A Treatise on Divine Union (1851) Part 6, Chapter 2.

Tuesday, February 24, 2015

The Law of Providence

We cannot well understand and appreciate the doctrine of the law of Providence without some proper view of the mutual relationship and connection of things. It was a maxim of the Schoolmen, and is not less a maxim of nature, NIHIL EX NIHILO FIT. Everything, therefore, which exists, if it do not have an existence which is eternal and independent, must come from a common source. Consequently, there must be some common relationships, some common alliances.

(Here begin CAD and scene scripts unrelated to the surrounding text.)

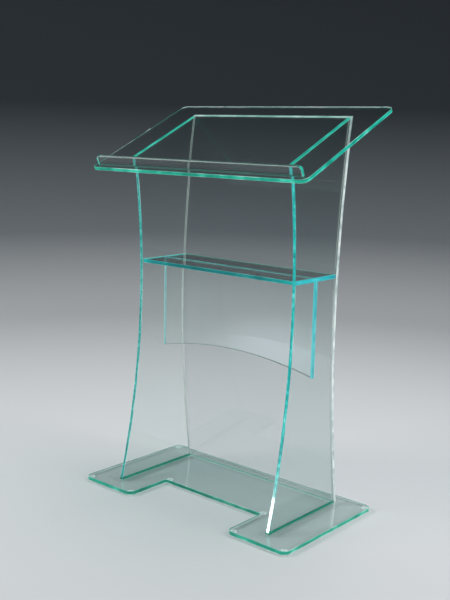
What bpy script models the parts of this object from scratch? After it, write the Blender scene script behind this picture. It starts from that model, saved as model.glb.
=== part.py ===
"""Presentation lectern in clear, green-edged acrylic sheet.

Every sheet is 10 mm thick. The flat ones are cut to their outline, the front panel is
bent to a long curve, and all of them are bonded edge to face with clear cement, so
nothing moves. Eight clear bumpers under the base carry the weight.

Front is the audience side (+Y). The speaker stands on the -Y side, with the feet in the
notch of the base, and left and right are the speaker's own (+X is right). The origin is
on the floor at the middle of the lectern's outer box, and +Z is up.
"""

from math import asin, cos, radians, sin, sqrt, tan

import bmesh
import bpy
from mathutils import Vector

MM = 0.001

# Outer box and stock
OVERALL_HEIGHT = 1106.5 * MM
OVERALL_DEPTH = 410 * MM
SHEET = 10 * MM                 # thickness of every sheet
BOND = 0.3 * MM                 # film of cement between two bonded sheets
CORNER_RADIUS = 20 * MM         # outer corners of the base and of the reading top

# Base plate and its bumpers
BASE_WIDTH = 750 * MM
BASE_DEPTH = 398 * MM
NOTCH_WIDTH = 362 * MM          # room for the speaker's feet
NOTCH_DEPTH = 145 * MM
NOTCH_RADIUS = 4 * MM           # its two inner corners
BUMPER_RADIUS = 9.5 * MM
BUMPER_HEIGHT = 3 * MM
BUMPER_INSET = 14 * MM          # from the edges of the base to a bumper's centre
BUMPER_EDGE = 0.8 * MM

# Upright body: two side panels, and the front panel bonded over their front edges
BODY_WIDTH = 562 * MM
SIDE_EDGE_RADIUS = 2350 * MM    # the side panels' hollow edge on the speaker's side
SIDE_WAIST_Y = -73.6 * MM
SIDE_WAIST_Z = 616 * MM
FRONT_FACE_RADIUS = 3500 * MM   # the front panel's hollow face, towards the audience
FRONT_WAIST_Y = 114 * MM
FRONT_WAIST_Z = 535 * MM
ARC_STEPS = 24

# Reading top and the stop that keeps a book on it
TOP_WIDTH = 750 * MM
TOP_LENGTH = 418 * MM           # along the slope
TOP_SLOPE = radians(25.4)
STOP_WIDTH = 714 * MM
STOP_HEIGHT = 26 * MM
STOP_SETBACK = 14 * MM          # from the top's lower edge
STOP_CORNER_RADIUS = 10 * MM

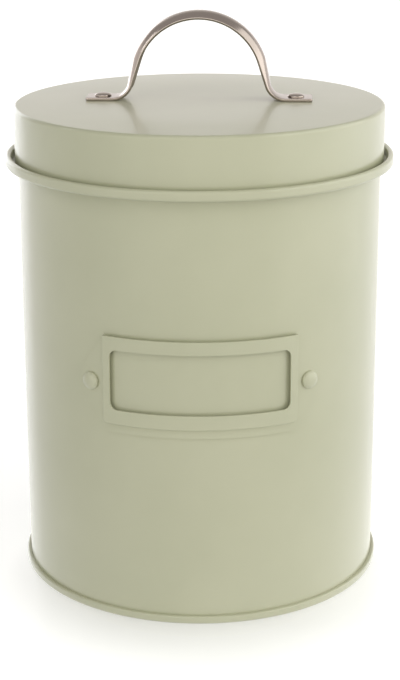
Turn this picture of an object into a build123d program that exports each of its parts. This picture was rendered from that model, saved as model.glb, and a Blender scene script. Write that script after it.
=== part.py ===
from build123d import *
import os
from math import cos, degrees, radians, sin, tan

# Metal storage canister with a lift-off lid, in millimetres.
# Z is up, the canister stands on z = 0, its axis is the Z axis, and the label holder faces -Y.

# Sheet steel
sheet = 0.5                     # thickness of the canister's and the lid's sheet
seat_gap = 0.1                  # between pressed sheets that lie against each other
lid_gap = 0.3                   # between the resting lid and what it rests on
bend_share = 0.45               # that one bend takes of a narrow fold's inside width

# Canister
body_diameter = 150.0
rim_top = 178.8                 # height of the rim above the ground
rim_height = 4.4                # of the rolled rim, from its underside
rim_overhang = 5.25             # of the rim's outer face beyond the wall
rim_roll_width = 2.35           # across the roll, from its inner face to its outer face
flare_bend = 0.8                # where the wall turns out under the rim; all bends are inside radii
ledge_bend = 0.3                # from the ledge up into the rim
roll_tuck = 0.5                 # slit between the roll's raw edge and the rim's inner leaf
seam_lock_width = 6.0           # of the folded side seam at the back
seam_lock_thickness = 0.8       # that the folded seam stands into the canister
seam_groove_width = 0.8
seam_groove_depth = 0.2

# Base, held by a double seam
base_seam_height = 3.3
base_recess = 3.0               # height of the base panel's underside above the ground
base_lip_bend = 0.2
base_outer_bend = 0.6
base_inner_bend = 0.4
base_panel_bend = 0.6
body_hook_gap = 0.55            # between the wall and its hook
body_hook_clearance = 0.2       # above the hook, inside the seam

# Collar inside the mouth
collar_depth = 14.0             # of the collar that lies inside the wall, below the ledge
collar_curl_width = 1.9
collar_curl_height = 2.2

# Lid
lid_overhang = 1.4              # of the skirt beyond the canister's wall
lid_rise = 20.1                 # of the lid's edge above the rim
lid_crown = 0.9                 # that the flat middle stands above the edge
lid_slope_width = 24.4          # from the lid's side to its flat middle
lid_crown_bend = 380.0
lid_edge_bend = 1.0
lid_hem_depth = 5.0
lid_hem_width = 1.3
seal_width = 4.0
seal_thickness = 2.8
seal_edge = 0.5

# Handle, a pressed strap: dished along the arch, and flat at its feet
handle_turn = -3.0              # degrees, as the loose lid is turned against the label holder
handle_rise = 36.6              # from the lid to the top of the arch
strap_width = 12.0
strap_sheet = 1.3
arch_dish = 1.9                 # height of the strap's middle above its edges
leg_dish = 1.0                  # at the foot of the leg
foot_dish = 0.05
leg_slope = 19.0                # degrees from upright
foot_bend = 9.0                 # from the leg into the foot
handle_rivet_spacing = 79.5
foot_inset = 4.5                # of a flat foot, from its rivet to its bend
foot_overhang = 6.65            # of a foot, from its rivet to its end
foot_corner = 1.6

# Rivets and washers
rivet_shank_diameter = 4.0
rivet_hole_gap = 0.05           # all round the shank
rivet_edge_share = 0.2          # of a head's height, straight up before it is domed
handle_head_diameter = 6.9
handle_head_height = 1.4
handle_tail_diameter = 5.8
handle_tail_height = 0.9
washer_diameter = 8.0
washer_thickness = 0.8
label_head_diameter = 7.3
label_head_height = 2.0
label_tail_diameter = 5.6
label_tail_height = 0.9

# Label holder, pressed from sheet and open at its top
holder_sheet = 0.6
holder_stand_off = 1.5          # room for a card between the wall and the frame
holder_half_angle = 29.8        # degrees, half the raised frame
holder_bottom = 79.2
holder_height = 39.8
holder_flange = 3.7             # height of the bottom flange
holder_bend = 0.7
window_side_border = 3.36       # of the frame beside the window, and so on
window_top_border = 5.3
window_bottom_border = 6.1
window_corner = 2.4
ear_length = 12.0               # from the frame to the point where an ear's edges would meet
ear_tip_radius = 13.0
label_rivet_distance = 6.2      # along the ear, from the frame's side

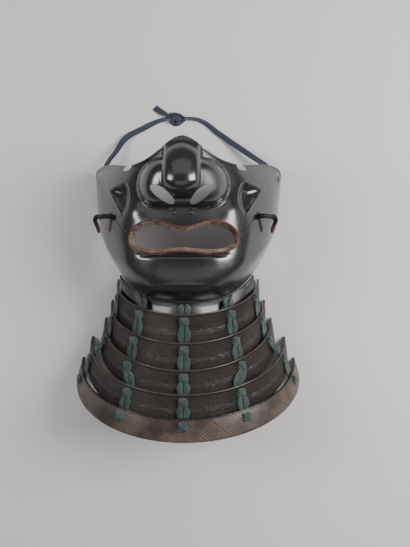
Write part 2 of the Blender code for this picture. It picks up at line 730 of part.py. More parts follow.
def lame_edges(index, angle):
    """Points of the inner face's upper and lower edge of a lame."""
    lame = LAMES[index]
    start = RIBS[-1].middle_y * MASK_LENGTH
    drop = lame.visible * GUARD_LENGTH + (LAME_LAP if index < len(LAMES) - 1 else 0.0)
    span = lame.half_span * GUARD_HALF_SPAN - LAME_WALL
    tip_y = start - lame.tip_y * GUARD_LENGTH
    apex_y = start - lame.apex_y * GUARD_LENGTH
    apex_z = COLLAR_TOP_Z + COLLAR_RISE + COLLAR_WALL + (index + 1) * LAME_STEP - LAME_WALL
    upper = arch_point(span, tip_y, apex_y, lame.tip_z, apex_z, angle)
    spread = span + lame.flare * GUARD_HALF_SPAN
    lower = arch_point(spread, tip_y - TIP_SHARE * drop, apex_y - drop, lame.tip_z, apex_z, angle)
    return upper, lower


def strip_frame(upper, lower):
    """The outward normals of a strip between two edges."""
    along = np.gradient(upper, axis=0) + np.gradient(lower, axis=0)
    normal = np.cross(along, lower - upper)
    return normal / np.linalg.norm(normal, axis=-1, keepdims=True)


def strip_rings(upper, lower, profile, floor=None):
    """Rings of a strip: profile holds (depth down the strip, height off its inner face)."""
    normal = strip_frame(upper, lower)
    down = lower - upper
    length = np.linalg.norm(down, axis=-1, keepdims=True)
    rings = []
    for depth, height in profile:
        rings.append(upper + down * (depth / length if depth is not None else 1.0) + normal * height)
    rings = np.stack(rings, axis=1)
    if floor is not None:
        rings[[0, -1], :, 2] = floor
    return rings


def build_lames():
    angles = np.linspace(0, np.pi, LAME_SEGMENTS + 1)
    proud = LAME_WALL + LAME_RIM_PROUD
    profile = (
        (0.0, 0.0),
        (0.0, proud),
        (LAME_RIM_WIDTH, proud),
        (LAME_RIM_WIDTH + LAME_RIM_PROUD, LAME_WALL),
        (None, LAME_WALL),
        (None, 0.0),
    )
    for index, lame in enumerate(LAMES):
        upper, lower = lame_edges(index, angles)
        rings = strip_rings(upper, lower, profile, lame.tip_z)
        finish = FRET_LEATHER if index == len(LAMES) - 1 else GRAINED_LEATHER
        add_object(f"lame_{index + 1}", mesh_of_rings("lame", rings), finish)


def collar_edges(angle):
    """The edges of the collar's inner face: the upper one meets the jaw, the lower one is inside lame 1."""
    share = np.cos(angle)
    upper = jaw_edge(share)
    along = np.gradient(upper[:, :2], axis=0)
    out = np.stack([along[:, 1], -along[:, 0]], axis=1)
    out /= np.linalg.norm(out, axis=1, keepdims=True)
    upper[:, :2] -= SEAM_GAP * out
    lame_upper, lame_lower = lame_edges(0, angle)
    normal = strip_frame(lame_upper, lame_lower)
    lower = lame_upper + (lame_lower - lame_upper) * COLLAR_REACH - (LACE_ROOM + COLLAR_WALL) * normal
    return upper, lower


def build_collar():
    angles = np.linspace(COLLAR_START, np.pi - COLLAR_START, LAME_SEGMENTS + 1)
    upper, lower = collar_edges(angles)
    profile = ((0.0, 0.0), (0.0, COLLAR_WALL), (None, COLLAR_WALL), (None, 0.0))
    add_object("collar", mesh_of_rings("collar", strip_rings(upper, lower, profile)), LACQUER)


Seat = collections.namedtuple("Seat", "point across down out")


def seat_on(edges, angle, depth, height):
    """A place on a strip, this far down it and this high off its inner face, with the directions there."""
    near = angle + np.array([-0.02, 0.0, 0.02])
    upper, lower = edges(near)
    out = strip_frame(upper, lower)[1]
    down = lower[1] - upper[1]
    down = down / np.linalg.norm(down)
    point = upper[1] + down * depth + out * height
    return Seat(point, np.cross(out, down), down, out)


def band_ring(point, across, out, width, thickness, groove):
    """Seven points round a flat cord; groove is how deep the line between its two strands is."""
    top = ((-0.5, 0.0), (-0.27, 0.5), (0.0, 0.5 - groove), (0.27, 0.5), (0.5, 0.0))
    shares = top + ((0.27, -0.5), (-0.27, -0.5))
    return [point + across * width * u + out * thickness * v for u, v in shares]


def lace_rings(index, angle, next_angle, with_knot):
    """The knot on strip index, where 0 is the collar, and the two cords that go behind the next lame."""

    def strip(number):
        return collar_edges if number == 0 else lambda near: lame_edges(number - 1, near)

    wall = COLLAR_WALL if index == 0 else LAME_WALL
    rings = []
    if with_knot:
        for depth, width, thickness in KNOT_STATIONS:
            seat = seat_on(strip(index), angle, depth, wall + GAP + thickness / 2)
            rings.append(band_ring(seat.point, seat.across, seat.out, width, thickness, 0.0))
    if index == len(LAMES):
        return rings
    thick = LACE_THICKNESS + LACE_BULGE
    start_depth = KNOT_END + LACE_START if with_knot else COLLAR_LACE_DEPTH
    start = seat_on(strip(index), angle, start_depth, wall + GAP + thick / 2)
    behind = -GAP - LACE_SLACK / 2 - LACE_THICKNESS / 2
    rim = seat_on(strip(index + 1), next_angle, -LACE_DIVE, behind)
    end = seat_on(strip(index + 1), next_angle, LACE_TUCK, behind)
    middle = start.point + LACE_FULL * (rim.point - start.point)
    for point, seat, thickness in (
        (start.point, start, thick),
        (middle, start, thick),
        (rim.point, rim, LACE_THICKNESS),
        (end.point, end, LACE_THICKNESS),
    ):
        rings.append(band_ring(point, seat.across, seat.out, LACE_PAIR_WIDTH, thickness, 0.35))
    return rings


def column_angles(lame):
    return {
        "far_right": math.acos(lame.far_column),
        "mid_right": math.acos(lame.mid_column),
        "middle": math.pi / 2,
        "mid_left": math.pi - math.acos(lame.mid_column),
        "far_left": math.pi - math.acos(lame.far_column),
    }


def build_lacing():
    angles = [column_angles(lame) for lame in LAMES[:1] + LAMES + LAMES[-1:]]
    for index in range(len(LAMES) + 1):
        for column, angle in angles[index].items():
            if index == 0 and column.startswith("far"):
                continue
            rings = lace_rings(index, angle, angles[index + 1][column], index > 0)
            name = f"lace_{index}_{column}"
            add_object(name, mesh_of_rings(name, rings), SILK)


def ribbon(name, route, turn_at_start=0.0):
    """A flat band that follows its route and turns from its edge, at the start, to face up."""
    points = [Vector(p) for p in route]
    rings = []
    for i, point in enumerate(points):
        along = points[min(i + 1, len(points) - 1)] - points[max(i - 1, 0)]
        turn = turn_at_start * max(1 - i / RIBBON_FLAT_FROM, 0) ** 1.5
        flat = along.cross(Vector((0, 0, 1))).normalized()
        across = Quaternion(along.normalized(), turn) @ flat
        out = across.cross(along).normalized()
        half = 0.5 * RIBBON_WIDTH * across
        lift = 0.5 * RIBBON_THICKNESS * out
        rings.append([point - half - lift, point + half - lift, point + half + lift, point - half + lift])
    add_object(name, mesh_of_rings(name, rings), RIBBON_SATIN, smooth=False)


def build_ribbon():
    ribbon("ribbon_left", RIBBON_LEFT, -RIBBON_TURN)
    ribbon("ribbon_right", RIBBON_RIGHT, RIBBON_TURN)
    ribbon("ribbon_tail", RIBBON_TAIL)
    mesh = bpy.data.meshes.new("ribbon_knot")
    work = bmesh.new()
    bmesh.ops.create_uvsphere(work, u_segments=10, v_segments=6, radius=1.0)
    bmesh.ops.scale(work, vec=RIBBON_KNOT_HALF, verts=work.verts)
    work.to_mesh(mesh)
    work.free()
    knot = add_object("ribbon_knot", mesh, RIBBON_SATIN)
    knot.location = RIBBON_KNOT


def build_all():
    build_mask()
    build_mouth_rim()
    build_rivets()
    build_hooks()
    build_lames()
    build_collar()
    build_lacing()
    build_ribbon()
    centre_on_footprint()


def centre_on_footprint():
    """Moves the root so that the origin is the bottom centre of everything but the ribbon."""
    bpy.context.view_layer.update()
    graph = bpy.context.evaluated_depsgraph_get()
    places = []
    for obj in PARTS.objects:
        if obj.type in ("MESH", "CURVE") and not obj.name.startswith("ribbon"):
            shown = obj.evaluated_get(graph)
            places += [shown.matrix_world @ vertex.co for vertex in shown.to_mesh().vertices]
            shown.to_mesh_clear()
    places = np.array(places)
    low = places.min(axis=0)
    middle = (low + places.max(axis=0)) / 2
    ROOT.location = (-middle[0], -middle[1], -low[2])
    bpy.context.view_layer.update()


empty_scene()
UNCUT_PLATES = []
PARTS = collection("samurai_face_guard")
CUTTERS = collection("cutters")
ROOT = bpy.data.objects.new("footprint_middle", None)
PARTS.objects.link(ROOT)
LACQUER = material("black_lacquer", (0.012, 0.011, 0.012), 0.16, 0.25)
RIM_LACQUER = material("red_and_gold_lacquer", (0.42, 0.22, 0.13), 0.35, 0.2)
HOOK_IRON = material("hook_iron", (0.02, 0.017, 0.015), 0.4, 0.6)
GRAINED_LEATHER = material("grained_leather", (0.075, 0.062, 0.055), 0.4)
FRET_LEATHER = material("fret_leather", (0.10, 0.065, 0.045), 0.45)
SILK = material("green_silk", (0.055, 0.13, 0.115), 0.8)
RIBBON_SATIN = material("blue_satin", (0.045, 0.06, 0.10), 0.45)
build_all()
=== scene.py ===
# Samurai face guard: the black lacquered half mask, its laced throat guard and its ribbon, on a pale surface.
# Metres. The mask is shaped round the middle of the face, as in the part's source, and SHIFT carries each
# piece from there to the middle of the footprint.

import collections
import math

import bmesh
import bpy
import numpy as np
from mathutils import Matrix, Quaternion, Vector
from mathutils.bvhtree import BVHTree


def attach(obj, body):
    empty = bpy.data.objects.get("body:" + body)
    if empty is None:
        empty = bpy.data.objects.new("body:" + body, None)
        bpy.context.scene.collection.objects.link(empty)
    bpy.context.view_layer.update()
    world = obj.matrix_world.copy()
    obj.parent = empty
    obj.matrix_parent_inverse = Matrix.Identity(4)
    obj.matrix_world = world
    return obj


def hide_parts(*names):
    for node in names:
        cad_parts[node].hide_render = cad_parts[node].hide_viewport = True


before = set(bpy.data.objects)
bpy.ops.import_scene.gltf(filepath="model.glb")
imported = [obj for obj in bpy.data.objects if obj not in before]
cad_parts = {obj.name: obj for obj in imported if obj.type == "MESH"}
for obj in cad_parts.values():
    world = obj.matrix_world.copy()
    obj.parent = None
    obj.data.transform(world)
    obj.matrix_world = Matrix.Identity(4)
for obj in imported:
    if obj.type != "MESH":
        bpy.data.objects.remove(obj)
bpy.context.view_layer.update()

# Mask. The sizes are the part's own, apart from a crisper POCKET_RIDGE, RIDGE_WIDTH, CHEEK_HOLLOW, LEAF_STEP,
# LEAF_SLOPE, GROOVE_HALF_WIDTH and BLEND. STEEPEST limits how thick the wall gets where the face is steep.
MASK_HALF_WIDTH = 0.0855
MASK_LENGTH = 0.134
MASK_HEIGHT = 0.090
MASK_WALL = 0.0016
STEEPEST = 0.34
SEAM_STEP = 0.0009
STEP_FADE = 0.008
NOSE_HEIGHT = 0.029
WING_HEIGHT = 0.0215
WING_POWER = 0.47
BAND_HALF_WIDTH = 0.0153
BAND_EDGE_FALL = 0.006
BAND_EDGE_POWER = 14
ROLL_RADIUS = 0.0193
BRIDGE_RADIUS = 0.027
DOME_CURVE = 0.30
POCKET_RIDGE = 0.0016
CHEEK_HOLLOW = 0.0082
LEAF_STEP = 0.0024
LEAF_SLOPE = 0.0105
MUZZLE_BULGE = 0.0028
LIP_GROOVE = 0.0030
BLEND = 0.0013
SEAM_STEP_LENGTH = 0.012
RIDGE_RING = 1.07
RIDGE_WIDTH = 0.10
DIP_TOP = 0.500
DIP_LENGTH = 0.060
DIP_SHARE = 0.55
BROW_DIP_TOP = 0.560
BROW_DIP_LENGTH = 0.090
LEAF_EDGE_BEND = 0.058
LEAF_HALF_LENGTH = 0.110
GROOVE_HALF_WIDTH = 0.0130
MOUTH_HALF_LENGTH = 0.0452
MOUTH_UP = 0.0105
MOUTH_UP_LOBE = 0.0168
MOUTH_DOWN = 0.0108
MOUTH_DOWN_LOBE = 0.0126
RIM_WIDTH = 0.0044
RIM_DROP = 0.0030
RIM_THICKNESS = 0.0012
RIM_PROUD = 0.0006
NOSTRIL_HALF_LENGTH = 0.0112
NOSTRIL_HALF_WIDTH = 0.0041
NOSTRIL_SLANT = math.radians(36)
EYELET_RADIUS = 0.0021
EYELET_SPACING = 0.0044
TIE_SLOT_WIDTH = 0.0022
TIE_SLOT_LENGTH = 0.0090
RIVET_RADIUS = 0.0015
HOOK_RADIUS = 0.0019
HOOK_LIFT = 0.0016
HOOK_SHOULDER = (0.0037, 0.0041)
HOOK_OUT = 0.0150
HOOK_SINK = 0.0068
HOOK_DOWN = 0.0132
HOOK_TIP_IN = 0.0033
HOOK_TIP_SINK = 0.0038

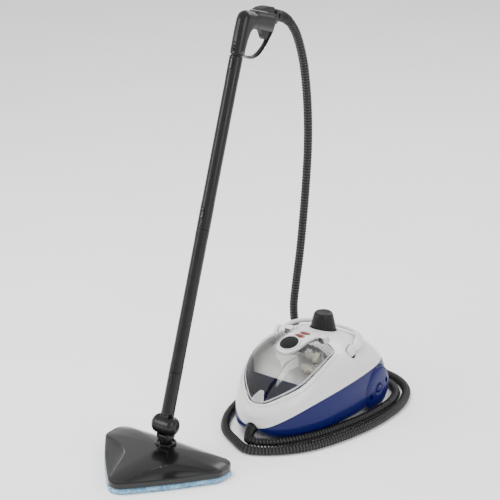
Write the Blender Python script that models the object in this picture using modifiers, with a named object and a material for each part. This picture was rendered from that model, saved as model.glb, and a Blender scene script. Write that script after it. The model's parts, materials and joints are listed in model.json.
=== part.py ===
"""Steam mop: a canister steam boiler, its long hose, a two-piece wand with a trigger handle and a mop head.

Frame: metres, +Z up. The origin is on the floor, on the mop head's swivel axis. The mop head points
along -Y, the canister stands behind it along +Y with its nose towards the mop head.
"""

import math

import bmesh
import bpy
import numpy as np
from mathutils import Matrix, Vector

TAU = 2 * math.pi
GAP = 0.0003                 # between pieces that touch
COLLECTION = "steam_mop"

# Canister body, in its own frame: x across, v along (nose at -v), z up from the floor
CANISTER = Vector((0.114, 0.400, 0.0))
HALF_LENGTH = 0.217
HALF_WIDTH = 0.144
WIDEST_V = 0.085             # the plan is widest behind the middle
WAIST_Z = 0.075              # height of the widest level
KEEL = 0.071                 # depth of the lower half below the waist
CREST = ((-0.217, 0.0), (-0.210, 0.015), (-0.190, 0.033), (-0.143, 0.078), (-0.094, 0.118),
         (-0.045, 0.133), (0.014, 0.132), (0.073, 0.122), (0.132, 0.104), (0.177, 0.075),
         (0.207, 0.036), (0.217, 0.0))
FRONT_POWER, REAR_POWER = 2.05, 2.9
CROWN_POWER, KEEL_POWER = 2.4, 5.0
STATIONS, RING = 18, 24
SHELL = 0.003                # wall of both body shells
SKIRT_Z = 0.014              # lower edge of the lower shell
SPLIT_START, SPLIT_RISE, SPLIT_FADE = 0.046, 0.074, 0.095
PLATE_LOW, PLATE_TOP = 0.0210, 0.0257
TILT_PANEL = math.radians(20)
PANEL_LIFT = 0.0012          # the switch stands a little proud of the skin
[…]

And this is just as true of events which exist in time as of things which exist in place. It is true of everything of which it can be said, it is. If God calls into existence, or, in any way, gives rise to certain things and events and establishes them in their order, which, as a "God of order," he cannot fail to do, he necessarily gives to them their position, their relations, their rights, their influences. All these are theirs by the nature of the case. They do not make them of themselves, but have them, as it were, by inheritance. It is not easy to see how it can be otherwise. It is a matter of necessity, although we may properly make a distinction between things and events in some respects, that they should have their place and relations, their appropriate rights, their appropriate effects.